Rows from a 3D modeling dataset
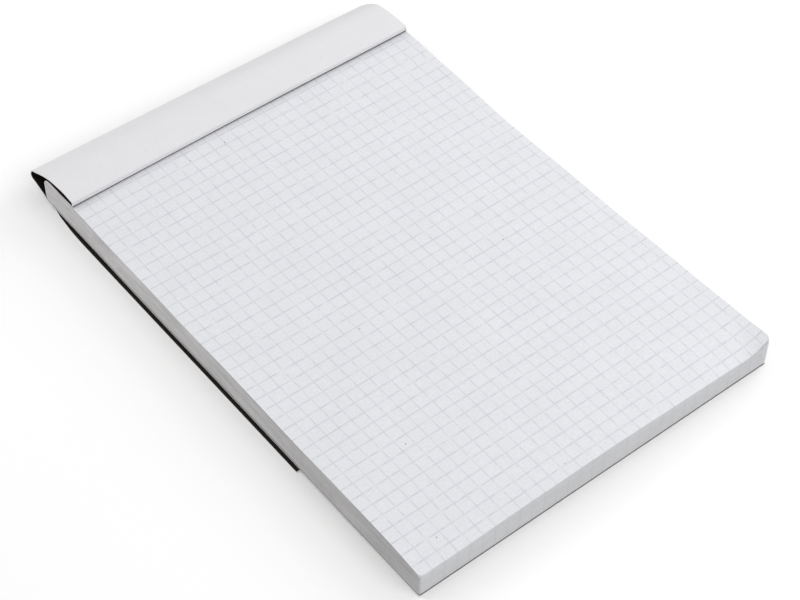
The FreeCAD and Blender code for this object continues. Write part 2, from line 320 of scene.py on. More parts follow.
def srgb(text):
    """A hex colour as linear light, with an alpha of 1."""
    channels = [int(text[i : i + 2], 16) / 255 for i in (1, 3, 5)]
    return (*(c / 12.92 if c <= 0.04045 else ((c + 0.055) / 1.055) ** 2.4 for c in channels), 1.0)


def add(tree, kind, links=None, **settings):
    """Adds a node. Links gives its inputs, by name or number, a value or another node's output."""
    node = tree.nodes.new(kind)
    for name, value in settings.items():
        setattr(node, name, value)
    for name, value in (links or {}).items():
        if isinstance(value, bpy.types.NodeSocket):
            tree.links.new(value, node.inputs[name])
        else:
            node.inputs[name].default_value = value
    return node


def new_material(name):
    """An empty node material and its tree."""
    material = bpy.data.materials.new(name)
    material.use_nodes = True
    material.node_tree.nodes.clear()
    return material, material.node_tree


def surface(tree, colour, normal=None, **finish):
    """Ends a material in the usual surface shader. Finish gives more of its inputs, with _ for a space."""
    inputs = {name.replace("_", " "): value for name, value in finish.items()}
    inputs["Base Color"] = colour
    if normal is not None:
        inputs["Normal"] = normal
    shader = add(tree, "ShaderNodeBsdfPrincipled", inputs)
    add(tree, "ShaderNodeOutputMaterial", {"Surface": shader.outputs["BSDF"]})


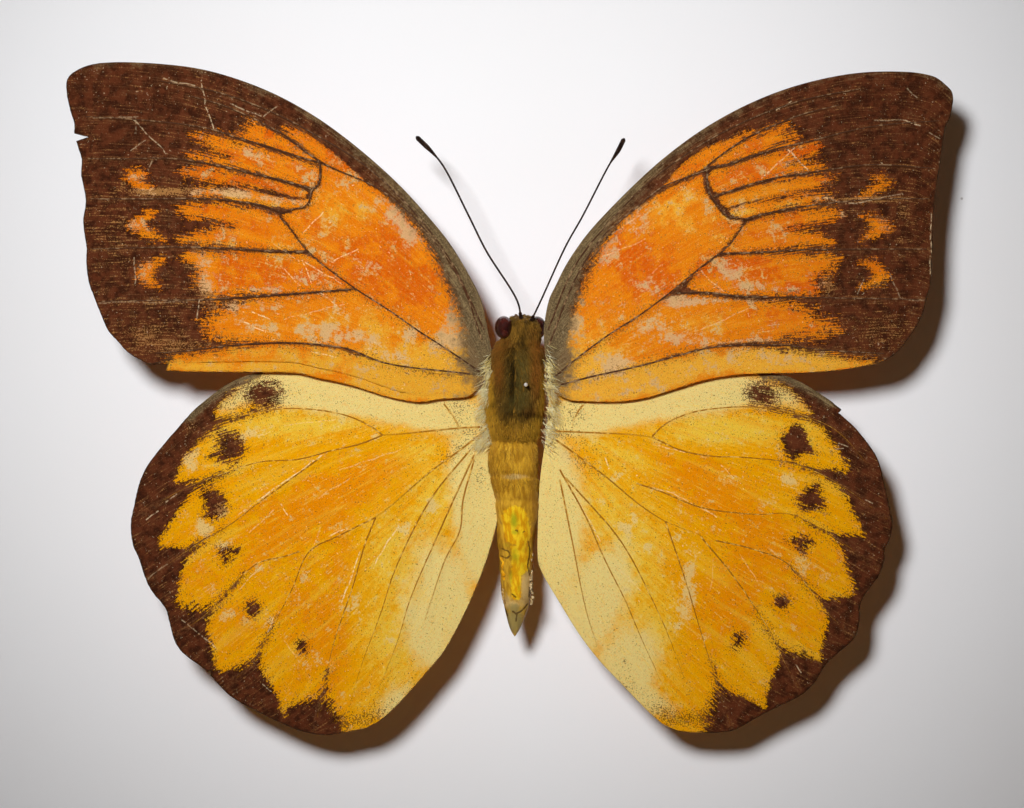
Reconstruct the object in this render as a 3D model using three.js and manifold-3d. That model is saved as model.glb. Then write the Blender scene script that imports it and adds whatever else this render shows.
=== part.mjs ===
// A framed butterfly: a spread specimen on its pin, over a card in a glazed wooden box frame.
// Millimetres. X runs to the right, Y from the glass to the back, Z up from the foot of the frame.
import * as THREE from 'three';
import { mergeVertices } from 'three/addons/utils/BufferGeometryUtils.js';
import Module from 'manifold-3d';

const wasm = await Module();
wasm.setup();

// Driving dimensions of the frame
const SIGHT_WIDTH = 140;
const SIGHT_HEIGHT = 116;
const RAIL_FACE = 12;
const LIP_OVERLAP = 4;
const LIP_THICKNESS = 4.5;
const ROUND_OVER = 2.5;
const SIGHT_BEVEL = 1.5;
const GLASS_THICKNESS = 2;
const SPACER_DEPTH = 20.6;
const SPACER_THICKNESS = 3.6;
const CARD_THICKNESS = 4;
const BOARD_THICKNESS = 3;
const BACK_RECESS = 3;
const FIT_GAP = 0.2;
const CUT_GAP = 0.3;
const CURVE_STEPS = 5;
const ROUND_SIDES = 8;

// Frame sizes that follow from them
const OUTER_WIDTH = SIGHT_WIDTH + 2 * RAIL_FACE;
const OUTER_HEIGHT = SIGHT_HEIGHT + 2 * RAIL_FACE;
const WALL = RAIL_FACE - LIP_OVERLAP;
const GLASS_FRONT = LIP_THICKNESS + FIT_GAP;
const SPACER_FRONT = GLASS_FRONT + GLASS_THICKNESS + FIT_GAP;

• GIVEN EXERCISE
Write out the listing's lines exactly, from its first line through the line that contains "return (*(c /", and stop there.

• TASK OUTPUT
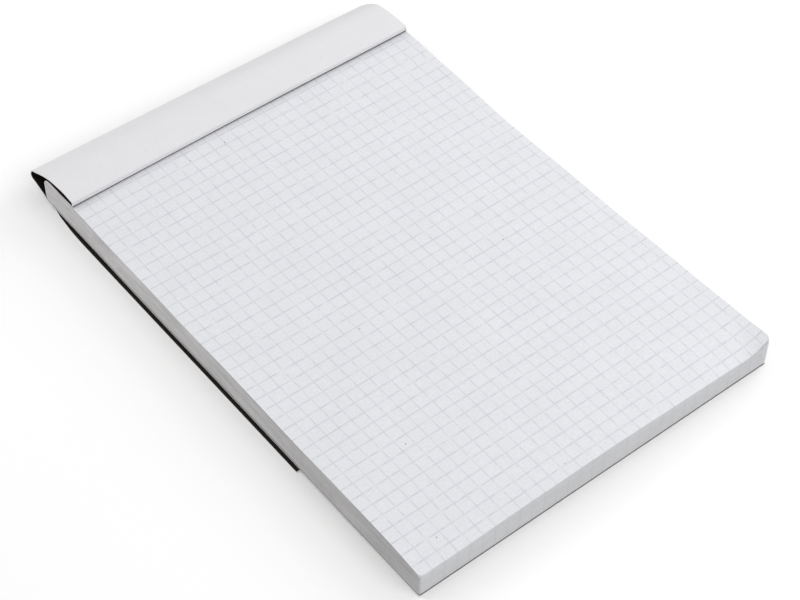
The FreeCAD and Blender code for this object continues. Write part 2, from line 320 of scene.py on. More parts follow.
def srgb(text):
    """A hex colour as linear light, with an alpha of 1."""
    channels = [int(text[i : i + 2], 16) / 255 for i in (1, 3, 5)]
    return (*(c / 12.92 if c <= 0.04045 else ((c + 0.055) / 1.055) ** 2.4 for c in channels), 1.0)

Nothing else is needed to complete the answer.